Podcasts for Parents: Kids' Music, Bullying and Processing the Election
This week: kids learn about instruments and parents discuss bullying and dealing with the election.
As an American (living in Amsterdam), and as a parent, I feel as if my entire worldview has been upended. The realization that the place where I grew up isn't, and probably never has been, what I thought it was has left me reeling. I suppose I'm still largely in denial about what's happened. Thank God for podcasts then, and their ability to transport us somewhere else, even just temporarily.

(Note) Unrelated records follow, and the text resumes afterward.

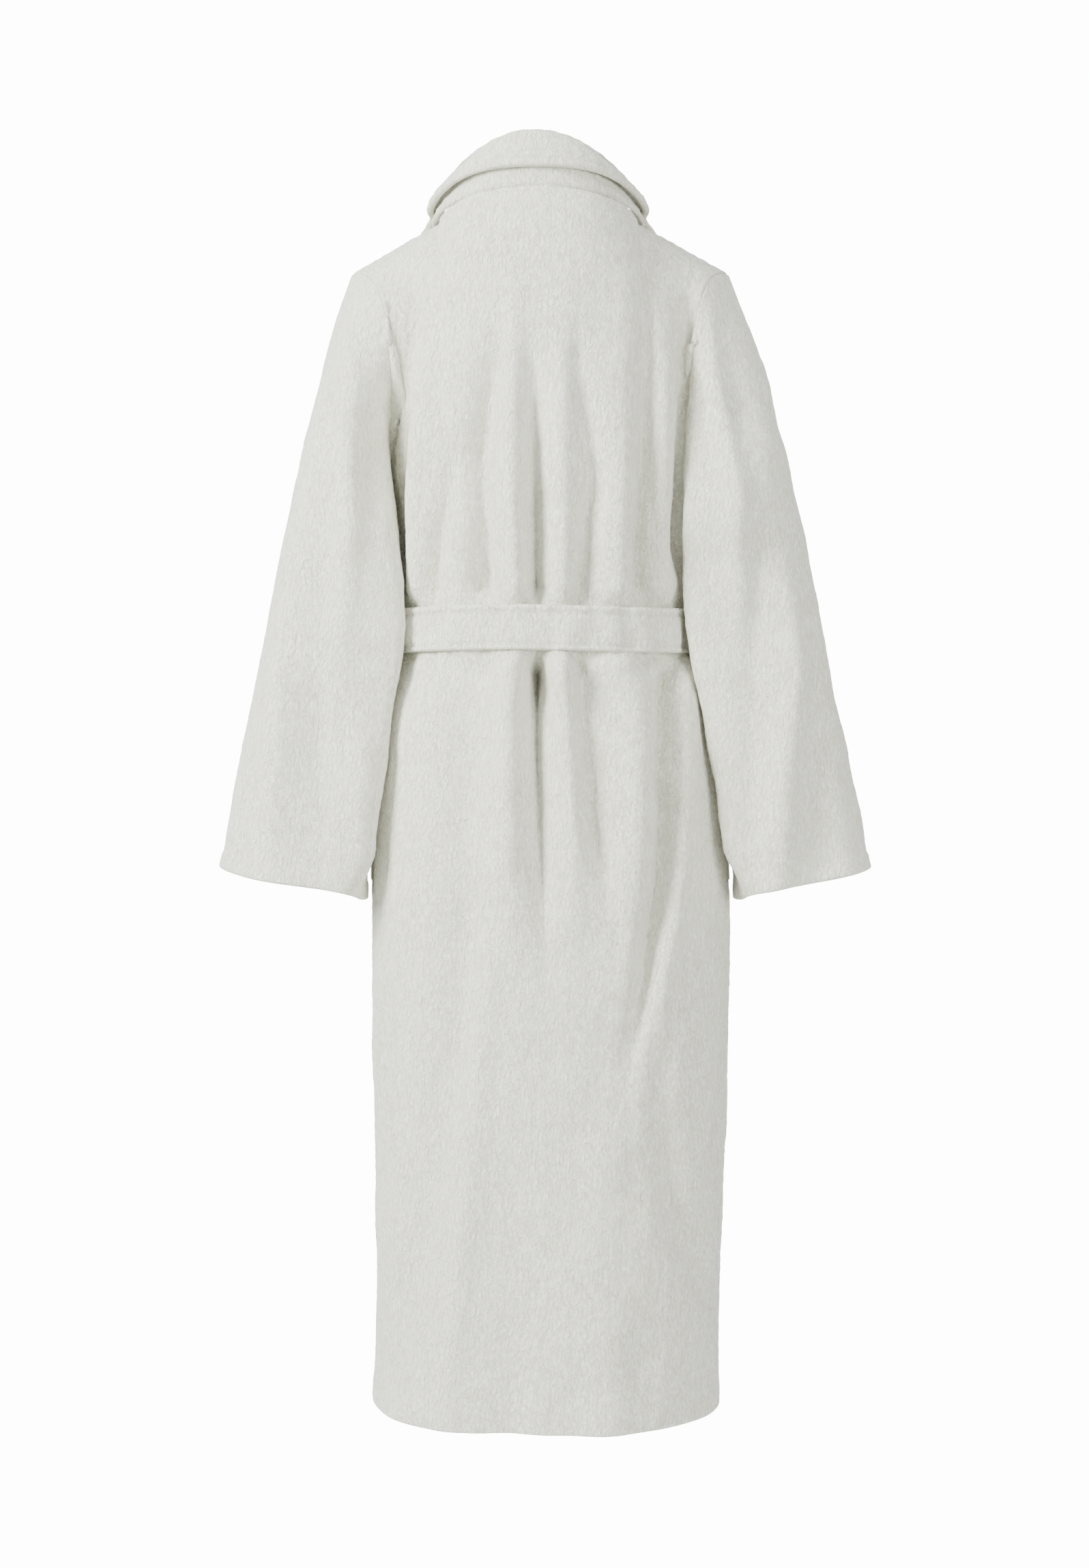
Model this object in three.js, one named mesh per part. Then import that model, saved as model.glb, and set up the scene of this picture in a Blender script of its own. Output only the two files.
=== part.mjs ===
// A long plush bathrobe with a shawl collar, shaped as on a form and tied at the waist.
// Millimetres, +Z up. The fronts face -Y and the wearer's left is +X. The origin is where a hanger
// carries it: midway between the shoulders, level with the points where shoulders meet neck.
import * as THREE from 'three';
import { RoundedBoxGeometry } from 'three/addons/geometries/RoundedBoxGeometry.js';

const { clamp, lerp: mix, smoothstep } = THREE.MathUtils;

// ---- Cloth and the room between layers ----
const CLOTH = 4; // one layer of plush
const LAY_GAP = 1.6; // between a layer and the one it lies on
const SEAM_GAP = 0.5; // between two pieces sewn edge to edge

// ---- Heights above the hem ----
const HIP_UP = 486;
const BELT_UP = 750; // lower edge of the belt
const BELT_WIDTH = 44;
const UNDERARM_UP = 925;
const ARMHOLE = 205; // underarm to shoulder tip
const SHOULDER_SLOPE = 48; // shoulder tip up to the neck point
const NECK_RISE = 23; // neck point up to the seam at the back of the neck
const FRONT_NECK_DROP = 70;

// ---- Half widths and half depths of the body, inside the cloth ----
const WIDTH = { hem: 170, hip: 179, chest: 164, waist: 140 };
const BACK = { hem: 124, hip: 120, chest: 112, waist: 104 };
const FRONT = { hem: 118, hip: 114, chest: 112, waist: 100 };
const EASE_BELOW = 55; // how soon the cloth fills out again below and above the belt
const EASE_ABOVE = 95;
const ROUNDNESS = 2.4; // 2 is an ellipse, more is squarer

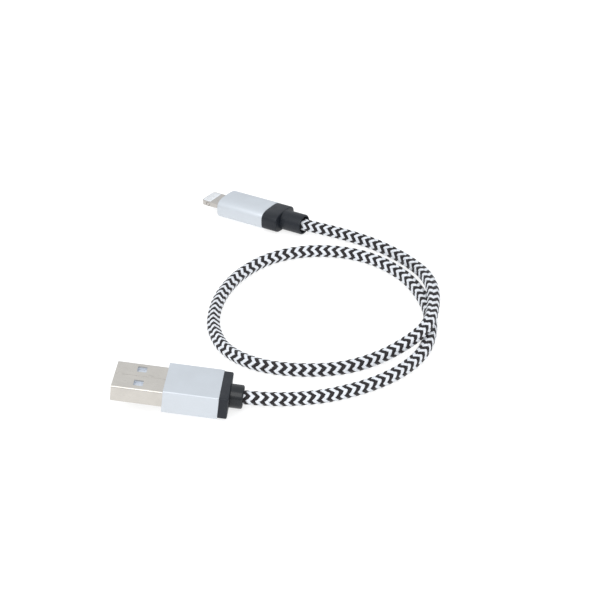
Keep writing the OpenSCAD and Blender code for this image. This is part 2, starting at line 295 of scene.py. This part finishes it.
def yarn(name, dark, pale, rough, sheen, gloss):
    """Flat multifilament yarn: long fine fibres that run along it."""
    n = Nodes(name)
    fibres = n.noise(n.coords((0.9, 13, 1), uv=True), 1.0, 3, 0.6)
    fine = n.noise(n.coords((3, 34, 1), uv=True), 1.0, 2, 0.6)
    both = n.mix(0.4, fibres, fine)
    n.set(
        Base_Color=n.ramp(both, 0.32, 0.66, dark, pale),
        Roughness=rough,
        Specular_IOR_Level=gloss,
        Sheen_Weight=sheen,
        Sheen_Roughness=0.4,
        Normal=n.bump(both, 0.00005),
    )
    return n.material


CASING = blasted("blasted_aluminium", (0.70, 0.735, 0.775), 1.0, 0.6, 12000, 0.000004)
STEEL = brushed("plated_steel_sheet", (0.65, 0.62, 0.575), 0.3)
TAB_METAL = brushed("plated_tab_metal", (0.56, 0.535, 0.505), 0.3, (1, 0.1, 1))
BLACK = moulded("black_moulded_plastic", (0.008, 0.011, 0.017), 0.42, 5200, 0.00001, 0.010, 0.34)
GLOSSY_BLACK = moulded(
    "black_collar_plastic", (0.007, 0.009, 0.012), 0.25, 4200, 0.000005, 0.006, 0.42
)
# Pale insulator plastic: its own white, darkened overall as painted shade for where it sits inside
# the sleeve.
WHITE_WITH_PAINTED_SHADE = moulded("white_insulator_plastic_with_painted_shade", (0.60, 0.64, 0.70), 0.4)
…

In addition to the two regular selections — one for kids and one for parents — I've included an additional pick for grown-up ears that directly relates to this week's election. May you find solace in these stories, and from those close to you as well.
FOR KIDS (all ages)
Ear Snacks: Strings (Part V) (22 mins)
This has not been an easy week to be a parent, as we try to strike a balance between protecting our children from the world while raising them to be aware and conscientious. My wife, Emily, gave me an idea for this week: “Bob Dylan just got the Nobel Peace Prize and Leonard Cohen was a lifelong advocate for peace. What about a podcast for kids about musicians?” Great idea! Here goes: This final episode of Ear Snacks' "Strings" series addresses what it's like to learn to play an instrument, how to play a tune by ear, the importance of practicing, and the background musical accompaniment that runs throughout the show.
Heavyweight: Julia (38 min)
This week's parent's podcast from Heavyweight is about bullying. As a victim of bullying in junior high, the powerlessness I feel now reminds me of how I felt then. I recovered, but not without scars. I expect the same will be true for our country.
Still Processing: The Reckoning (49 mins)
Given the singular nature of recent events, I wanted to share something that I found cathartic to listen to. This episode, published yesterday by Still Processing, features a conversation moderated by critic, professor and writer Margo Jefferson in which the participants work through their anguish and attempt to process the election of Donald Trump.